[Structured object records]

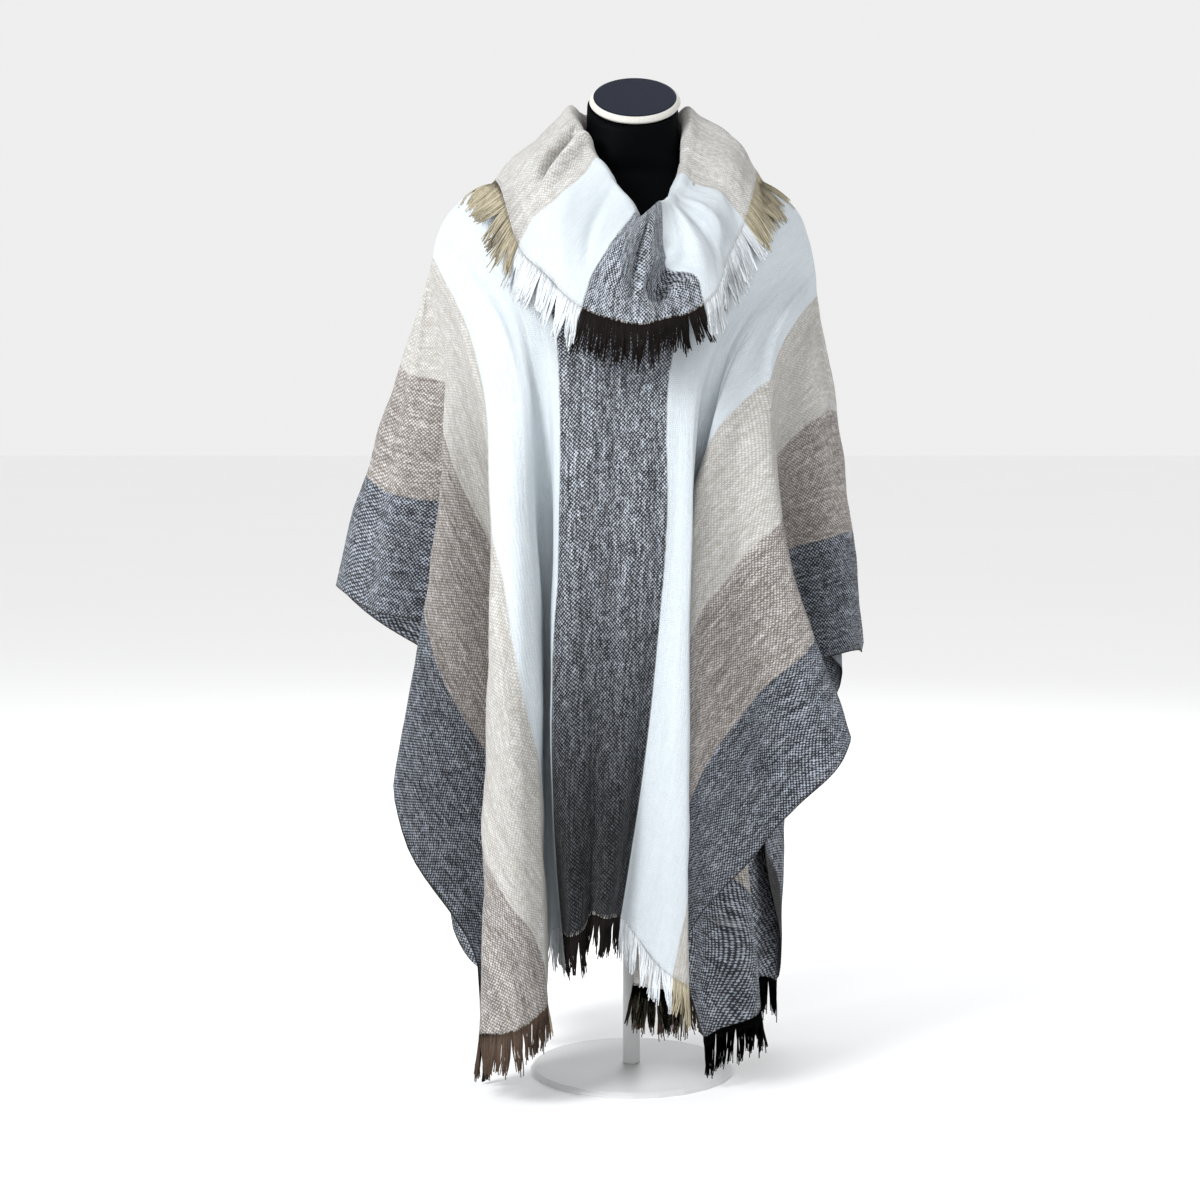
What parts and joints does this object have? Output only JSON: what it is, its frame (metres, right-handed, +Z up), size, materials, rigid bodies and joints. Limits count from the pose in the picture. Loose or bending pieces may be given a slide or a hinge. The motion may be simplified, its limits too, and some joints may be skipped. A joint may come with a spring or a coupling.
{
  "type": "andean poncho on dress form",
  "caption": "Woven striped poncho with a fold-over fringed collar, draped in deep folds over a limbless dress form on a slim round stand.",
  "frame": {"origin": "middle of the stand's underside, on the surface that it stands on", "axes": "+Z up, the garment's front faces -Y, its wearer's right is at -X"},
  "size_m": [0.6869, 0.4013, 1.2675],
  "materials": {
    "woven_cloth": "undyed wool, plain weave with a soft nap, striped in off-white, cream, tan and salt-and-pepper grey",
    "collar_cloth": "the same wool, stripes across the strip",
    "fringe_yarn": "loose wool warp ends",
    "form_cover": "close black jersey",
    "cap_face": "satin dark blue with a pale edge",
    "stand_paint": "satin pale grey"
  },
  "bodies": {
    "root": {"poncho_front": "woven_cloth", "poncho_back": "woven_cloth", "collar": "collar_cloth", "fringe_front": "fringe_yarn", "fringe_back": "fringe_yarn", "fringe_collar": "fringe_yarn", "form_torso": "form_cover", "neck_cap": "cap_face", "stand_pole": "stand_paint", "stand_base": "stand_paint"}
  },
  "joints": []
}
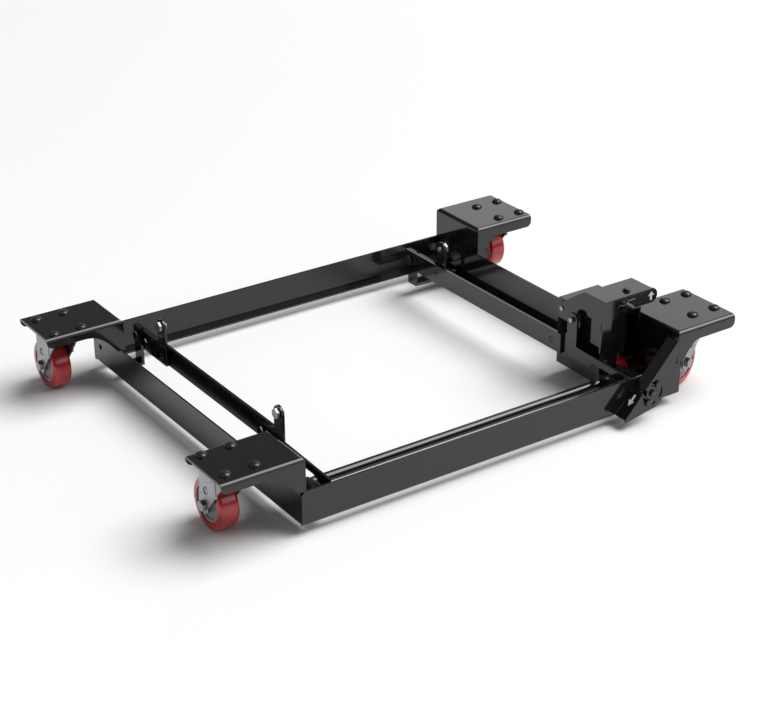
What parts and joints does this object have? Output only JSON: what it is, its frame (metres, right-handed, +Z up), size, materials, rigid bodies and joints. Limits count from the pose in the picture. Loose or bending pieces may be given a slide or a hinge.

Set task:
Each record should come back exactly as written.

Written response:
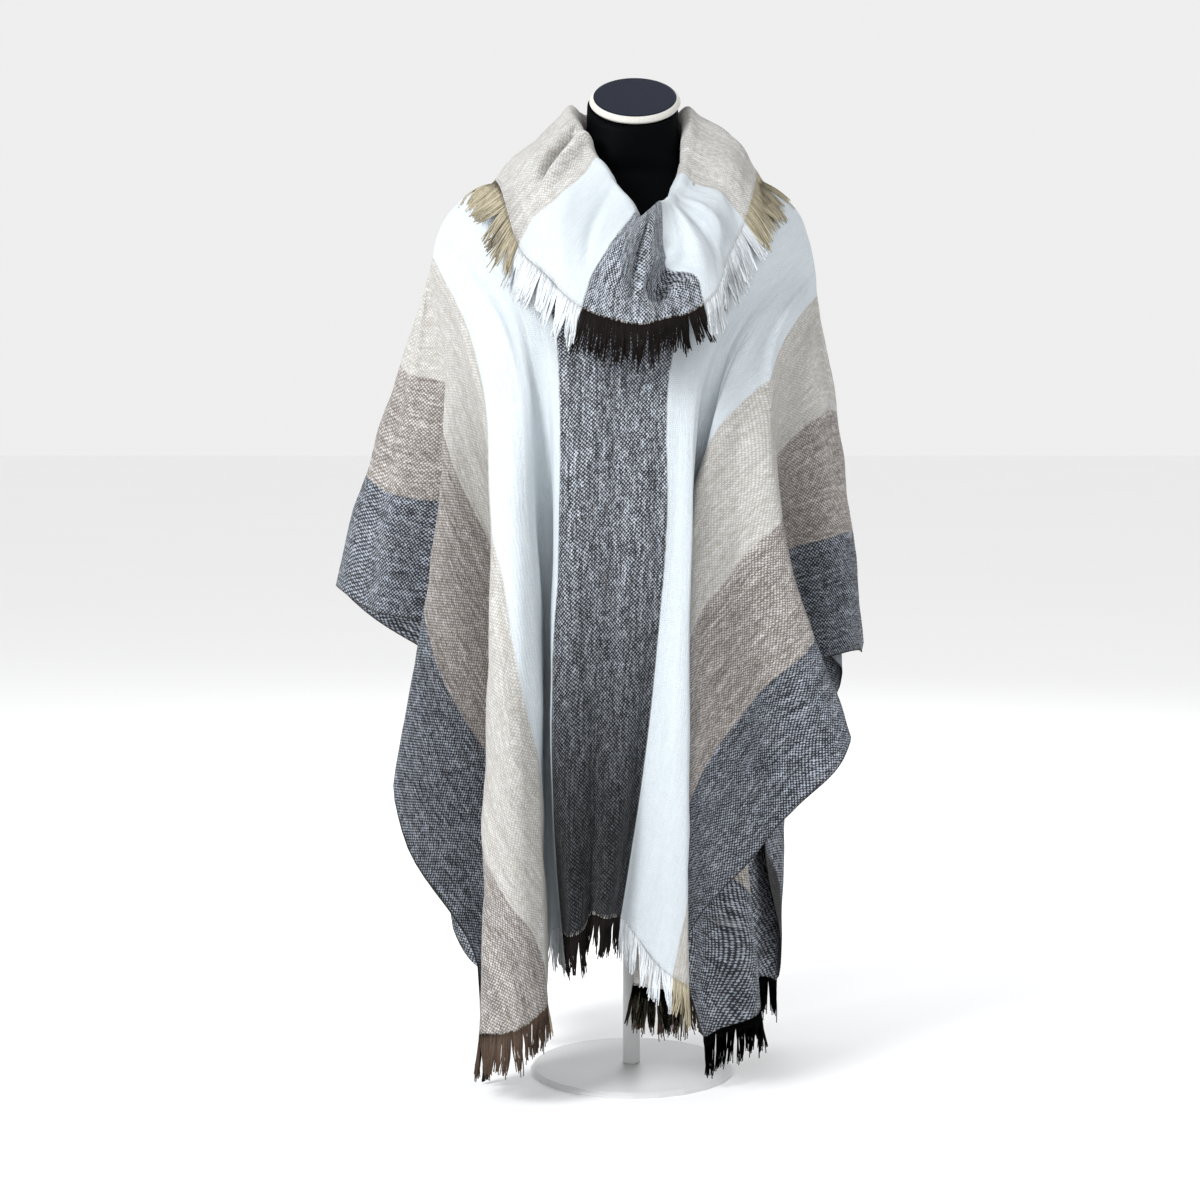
What parts and joints does this object have? Output only JSON: what it is, its frame (metres, right-handed, +Z up), size, materials, rigid bodies and joints. Limits count from the pose in the picture. Loose or bending pieces may be given a slide or a hinge. The motion may be simplified, its limits too, and some joints may be skipped. A joint may come with a spring or a coupling.
{
  "type": "andean poncho on dress form",
  "caption": "Woven striped poncho with a fold-over fringed collar, draped in deep folds over a limbless dress form on a slim round stand.",
  "frame": {"origin": "middle of the stand's underside, on the surface that it stands on", "axes": "+Z up, the garment's front faces -Y, its wearer's right is at -X"},
  "size_m": [0.6869, 0.4013, 1.2675],
  "materials": {
    "woven_cloth": "undyed wool, plain weave with a soft nap, striped in off-white, cream, tan and salt-and-pepper grey",
    "collar_cloth": "the same wool, stripes across the strip",
    "fringe_yarn": "loose wool warp ends",
    "form_cover": "close black jersey",
    "cap_face": "satin dark blue with a pale edge",
    "stand_paint": "satin pale grey"
  },
  "bodies": {
    "root": {"poncho_front": "woven_cloth", "poncho_back": "woven_cloth", "collar": "collar_cloth", "fringe_front": "fringe_yarn", "fringe_back": "fringe_yarn", "fringe_collar": "fringe_yarn", "form_torso": "form_cover", "neck_cap": "cap_face", "stand_pole": "stand_paint", "stand_base": "stand_paint"}
  },
  "joints": []
}
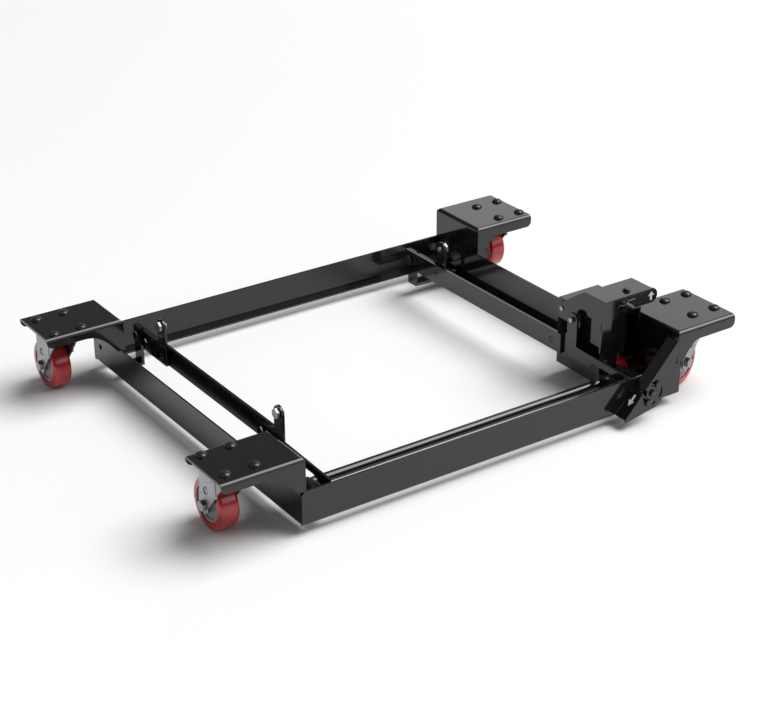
What parts and joints does this object have? Output only JSON: what it is, its frame (metres, right-handed, +Z up), size, materials, rigid bodies and joints. Limits count from the pose in the picture. Loose or bending pieces may be given a slide or a hinge.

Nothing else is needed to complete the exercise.